Martina Trepczyk

Despite thinking that our isolation is the silver lining for mother nature, it is a little more complex than that.

- Martina Trepczyk, Filmmaker, Artist, Activist

Martina Trepczyk is always searching for aesthetics and authenticity, something real and raw. As Director she is working on documentaries, commercial work and art projects. The medium doesn’t matter, on the contrary: merging genres are all the more interesting, as long as the content evokes emotion, looks for truth. Her work has an incredible sense of delicacy combined with real power. In general, she enjoys not to fit into existing categories but to unfold and create where boundaries cross.

Now, our life that has come seemingly to a halt.

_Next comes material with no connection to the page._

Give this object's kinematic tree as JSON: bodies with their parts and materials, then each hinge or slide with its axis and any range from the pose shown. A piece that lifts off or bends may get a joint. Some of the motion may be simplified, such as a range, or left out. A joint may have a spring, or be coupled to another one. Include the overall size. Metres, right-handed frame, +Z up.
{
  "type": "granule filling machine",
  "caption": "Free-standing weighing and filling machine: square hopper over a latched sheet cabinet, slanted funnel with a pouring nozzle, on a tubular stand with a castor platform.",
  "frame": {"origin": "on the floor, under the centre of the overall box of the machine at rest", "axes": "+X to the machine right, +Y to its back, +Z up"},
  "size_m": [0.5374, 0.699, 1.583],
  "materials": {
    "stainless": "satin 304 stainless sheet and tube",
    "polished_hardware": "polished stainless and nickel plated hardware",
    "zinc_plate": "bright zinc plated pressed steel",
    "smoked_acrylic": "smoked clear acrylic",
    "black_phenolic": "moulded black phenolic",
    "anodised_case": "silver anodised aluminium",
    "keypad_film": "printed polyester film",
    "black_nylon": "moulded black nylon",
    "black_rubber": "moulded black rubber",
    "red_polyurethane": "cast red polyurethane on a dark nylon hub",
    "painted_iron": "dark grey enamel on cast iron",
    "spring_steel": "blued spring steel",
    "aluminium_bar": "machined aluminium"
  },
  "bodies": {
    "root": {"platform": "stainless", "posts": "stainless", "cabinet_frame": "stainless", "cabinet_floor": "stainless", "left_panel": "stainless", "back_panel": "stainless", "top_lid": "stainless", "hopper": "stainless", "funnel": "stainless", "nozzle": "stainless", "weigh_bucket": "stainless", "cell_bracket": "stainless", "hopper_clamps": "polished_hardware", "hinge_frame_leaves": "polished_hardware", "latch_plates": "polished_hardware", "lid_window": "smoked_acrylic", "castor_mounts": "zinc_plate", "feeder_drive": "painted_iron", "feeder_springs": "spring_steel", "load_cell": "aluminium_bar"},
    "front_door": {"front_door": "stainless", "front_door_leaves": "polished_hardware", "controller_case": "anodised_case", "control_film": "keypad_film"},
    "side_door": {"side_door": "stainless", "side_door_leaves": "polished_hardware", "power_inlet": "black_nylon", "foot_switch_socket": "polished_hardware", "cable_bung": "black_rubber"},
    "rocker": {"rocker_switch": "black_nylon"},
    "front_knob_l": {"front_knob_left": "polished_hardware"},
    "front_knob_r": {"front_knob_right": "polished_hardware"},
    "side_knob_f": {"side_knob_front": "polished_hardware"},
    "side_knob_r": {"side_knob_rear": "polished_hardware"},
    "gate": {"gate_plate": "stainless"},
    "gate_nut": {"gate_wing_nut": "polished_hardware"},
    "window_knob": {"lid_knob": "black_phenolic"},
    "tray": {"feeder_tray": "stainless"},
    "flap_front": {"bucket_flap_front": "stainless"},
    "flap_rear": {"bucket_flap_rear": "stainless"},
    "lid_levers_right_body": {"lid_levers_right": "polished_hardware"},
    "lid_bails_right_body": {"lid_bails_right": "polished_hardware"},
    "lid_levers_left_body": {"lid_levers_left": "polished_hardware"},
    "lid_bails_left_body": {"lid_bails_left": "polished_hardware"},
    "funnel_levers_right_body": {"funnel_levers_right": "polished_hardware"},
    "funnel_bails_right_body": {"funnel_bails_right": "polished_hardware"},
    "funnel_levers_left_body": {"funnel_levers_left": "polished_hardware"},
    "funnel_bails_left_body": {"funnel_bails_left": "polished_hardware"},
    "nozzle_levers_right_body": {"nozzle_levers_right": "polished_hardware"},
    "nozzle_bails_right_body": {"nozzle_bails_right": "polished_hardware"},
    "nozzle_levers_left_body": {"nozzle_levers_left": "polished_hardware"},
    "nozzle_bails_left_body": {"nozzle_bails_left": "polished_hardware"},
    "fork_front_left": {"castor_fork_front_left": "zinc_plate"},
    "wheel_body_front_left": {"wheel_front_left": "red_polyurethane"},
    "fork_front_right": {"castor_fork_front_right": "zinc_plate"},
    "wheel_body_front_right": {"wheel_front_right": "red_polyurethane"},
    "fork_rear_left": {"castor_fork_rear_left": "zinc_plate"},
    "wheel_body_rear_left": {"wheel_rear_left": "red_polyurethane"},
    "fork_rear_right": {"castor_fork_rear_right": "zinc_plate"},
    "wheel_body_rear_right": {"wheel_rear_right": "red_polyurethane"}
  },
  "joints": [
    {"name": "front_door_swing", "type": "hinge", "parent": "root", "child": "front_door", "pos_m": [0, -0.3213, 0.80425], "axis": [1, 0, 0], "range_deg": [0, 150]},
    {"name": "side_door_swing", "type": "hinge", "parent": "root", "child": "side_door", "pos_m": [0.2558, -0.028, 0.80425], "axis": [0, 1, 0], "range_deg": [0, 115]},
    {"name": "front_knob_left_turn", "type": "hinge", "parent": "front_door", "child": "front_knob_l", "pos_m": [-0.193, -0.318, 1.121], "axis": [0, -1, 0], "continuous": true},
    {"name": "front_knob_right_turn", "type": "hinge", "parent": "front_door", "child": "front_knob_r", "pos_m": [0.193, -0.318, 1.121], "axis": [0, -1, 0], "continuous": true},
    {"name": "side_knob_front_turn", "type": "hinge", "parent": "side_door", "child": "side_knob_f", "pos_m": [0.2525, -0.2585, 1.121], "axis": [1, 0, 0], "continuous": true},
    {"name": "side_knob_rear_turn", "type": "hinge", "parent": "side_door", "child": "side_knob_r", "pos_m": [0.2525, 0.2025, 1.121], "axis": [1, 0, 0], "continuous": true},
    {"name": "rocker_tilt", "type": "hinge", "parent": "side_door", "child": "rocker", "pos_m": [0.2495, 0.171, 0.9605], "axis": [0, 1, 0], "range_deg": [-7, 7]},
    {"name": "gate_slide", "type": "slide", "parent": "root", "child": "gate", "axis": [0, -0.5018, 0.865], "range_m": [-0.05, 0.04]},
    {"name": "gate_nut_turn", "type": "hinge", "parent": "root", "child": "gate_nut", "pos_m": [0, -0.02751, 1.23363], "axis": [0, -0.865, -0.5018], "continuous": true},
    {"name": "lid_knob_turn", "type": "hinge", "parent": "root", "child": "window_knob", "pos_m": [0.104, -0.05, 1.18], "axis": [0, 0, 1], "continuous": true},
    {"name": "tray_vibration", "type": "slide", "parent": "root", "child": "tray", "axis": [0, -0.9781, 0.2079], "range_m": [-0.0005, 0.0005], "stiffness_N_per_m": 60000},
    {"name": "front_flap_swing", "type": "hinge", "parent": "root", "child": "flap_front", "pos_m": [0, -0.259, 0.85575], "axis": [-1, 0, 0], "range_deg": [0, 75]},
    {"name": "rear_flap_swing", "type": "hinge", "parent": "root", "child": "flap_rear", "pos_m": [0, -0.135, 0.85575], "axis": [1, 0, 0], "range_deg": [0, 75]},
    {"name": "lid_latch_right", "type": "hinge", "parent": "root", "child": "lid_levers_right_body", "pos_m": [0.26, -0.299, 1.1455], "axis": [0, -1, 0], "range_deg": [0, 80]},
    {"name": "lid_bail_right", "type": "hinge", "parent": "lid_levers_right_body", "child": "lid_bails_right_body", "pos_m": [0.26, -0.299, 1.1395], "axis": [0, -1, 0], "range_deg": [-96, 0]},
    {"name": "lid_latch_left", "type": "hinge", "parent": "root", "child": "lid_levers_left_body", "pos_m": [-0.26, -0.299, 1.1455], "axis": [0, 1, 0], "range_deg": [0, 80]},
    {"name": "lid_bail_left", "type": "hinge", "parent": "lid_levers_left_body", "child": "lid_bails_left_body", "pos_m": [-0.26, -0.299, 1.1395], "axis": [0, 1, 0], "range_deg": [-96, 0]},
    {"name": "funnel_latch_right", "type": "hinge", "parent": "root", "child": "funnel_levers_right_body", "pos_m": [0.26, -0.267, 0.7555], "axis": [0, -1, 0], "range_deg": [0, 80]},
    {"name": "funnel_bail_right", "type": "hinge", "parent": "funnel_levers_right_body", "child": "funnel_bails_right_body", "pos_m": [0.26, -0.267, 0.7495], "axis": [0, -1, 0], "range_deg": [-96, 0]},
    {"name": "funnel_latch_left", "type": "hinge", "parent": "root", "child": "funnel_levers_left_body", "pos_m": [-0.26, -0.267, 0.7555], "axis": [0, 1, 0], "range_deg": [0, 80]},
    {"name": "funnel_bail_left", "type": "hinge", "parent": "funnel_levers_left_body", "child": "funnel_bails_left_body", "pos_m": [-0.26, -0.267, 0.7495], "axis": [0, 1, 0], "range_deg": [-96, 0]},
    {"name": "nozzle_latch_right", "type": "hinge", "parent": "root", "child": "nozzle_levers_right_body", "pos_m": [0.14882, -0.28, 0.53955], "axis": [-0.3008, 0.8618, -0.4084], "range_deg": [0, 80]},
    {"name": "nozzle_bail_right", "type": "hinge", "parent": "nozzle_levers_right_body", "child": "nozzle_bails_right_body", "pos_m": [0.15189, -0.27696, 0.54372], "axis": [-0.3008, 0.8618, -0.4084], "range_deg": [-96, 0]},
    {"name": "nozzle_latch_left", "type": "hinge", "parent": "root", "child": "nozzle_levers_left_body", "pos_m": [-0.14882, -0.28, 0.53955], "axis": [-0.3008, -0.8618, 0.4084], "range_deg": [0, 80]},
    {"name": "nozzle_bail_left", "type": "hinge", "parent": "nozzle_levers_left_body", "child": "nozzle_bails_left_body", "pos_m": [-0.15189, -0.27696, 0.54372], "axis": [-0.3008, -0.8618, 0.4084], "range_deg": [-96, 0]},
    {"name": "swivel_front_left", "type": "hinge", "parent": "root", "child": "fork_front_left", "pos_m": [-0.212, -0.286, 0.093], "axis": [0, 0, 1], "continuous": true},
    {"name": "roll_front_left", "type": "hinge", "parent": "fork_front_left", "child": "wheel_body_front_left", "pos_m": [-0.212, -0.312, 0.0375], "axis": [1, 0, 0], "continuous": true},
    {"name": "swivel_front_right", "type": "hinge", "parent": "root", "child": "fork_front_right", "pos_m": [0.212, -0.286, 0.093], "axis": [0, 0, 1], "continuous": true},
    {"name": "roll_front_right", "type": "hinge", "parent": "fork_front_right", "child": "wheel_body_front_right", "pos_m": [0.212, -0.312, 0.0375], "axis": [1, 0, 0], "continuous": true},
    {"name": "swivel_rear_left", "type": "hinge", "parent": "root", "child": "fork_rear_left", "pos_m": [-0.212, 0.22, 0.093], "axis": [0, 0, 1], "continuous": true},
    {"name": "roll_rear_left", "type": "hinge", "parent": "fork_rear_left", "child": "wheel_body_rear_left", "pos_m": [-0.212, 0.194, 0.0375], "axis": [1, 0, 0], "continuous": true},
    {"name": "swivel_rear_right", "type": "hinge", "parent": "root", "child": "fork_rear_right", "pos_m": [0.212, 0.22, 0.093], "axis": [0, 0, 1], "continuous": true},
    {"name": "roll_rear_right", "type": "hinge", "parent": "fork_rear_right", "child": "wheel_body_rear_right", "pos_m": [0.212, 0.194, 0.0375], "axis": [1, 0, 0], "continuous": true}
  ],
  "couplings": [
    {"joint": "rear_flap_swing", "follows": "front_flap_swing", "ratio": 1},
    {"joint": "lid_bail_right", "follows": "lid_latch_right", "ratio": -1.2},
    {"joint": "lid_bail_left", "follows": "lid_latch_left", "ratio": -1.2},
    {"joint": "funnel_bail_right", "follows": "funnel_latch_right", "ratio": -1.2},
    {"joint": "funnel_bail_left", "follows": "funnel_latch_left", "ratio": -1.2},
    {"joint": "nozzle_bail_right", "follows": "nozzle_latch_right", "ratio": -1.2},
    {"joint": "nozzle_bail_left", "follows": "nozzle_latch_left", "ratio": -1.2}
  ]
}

I say seemingly because life always goes on. For some, not much has changed, for others their world has ended. All because of wild life trade. Because we humans decide which life is worth more than others, which becomes a pet, a family member, which jumps through hoops in marine parks, which ends up on a plate, in a cage, behind bars, as an accessory.

In order to cope with these uncertainties of our future we like to occupy our minds. Escape. Turn away from the things that we do. After all, we are starving for some good news and are arrogant enough to believe that one month or three of lockdown and momentarily tanked carbon emissions brought wild animals back to places that once claimed to be ours. “Bogus stories of wild animals flourishing in quarantined cities gives false hope—and viral fame“ (*0 National Geographic)
Despite thinking that our isolation is the silver lining for mother nature, it is a little more complex than that.

While many of our European governments have systems in place, such as Corona support fonds, unemployment services, or furlough scheme guarantees that cover up to 80% of income, „citizens of many low-income countries simply don’t have such back-up from their governments, leaving them incredibly vulnerable. For many, the forest and the ocean will provide their safety net.“ (*1 theconversation) Most conservation projects depend on tourism and are now bound to fall. Meaning protection will become substantially harder and will force humans who already live on the brink of poverty back to wild life trade. “In developing countries, the absence of tourism and monitoring groups may give a free rein to loggers and poachers who will see no more need to obey quarantine rules than any other laws. People already living close to the edge may be forced to exploit nature to survive as their work disappears.“ (*2 Guardian)

Which really makes you wonder who is being more exploited here. The problem is massive, the answer to this question is very simple. Inquiry and demand. “As lockdown restrictions have begun to ease in China, some of the country’s other wet markets are reportedly operating again — without wild animals and wild meat.“ but contradictory saying “As of April 14, 2020, China has not banned the commercial sale of wild animals for pets, traditional medicine, or ornamental uses.“ (*3 National Geographic)

Our bottomless greed has taken over. Our hybris has made us blind. Blind to a world that never belonged to us in first place. We do not own it - we never did. We are part of this magical synergy, a cosmos of balance contained in a form we call life.
The earth continues to turn around its axis. The only thing in life that is certain is change. The question now is, in which direction do we want to go?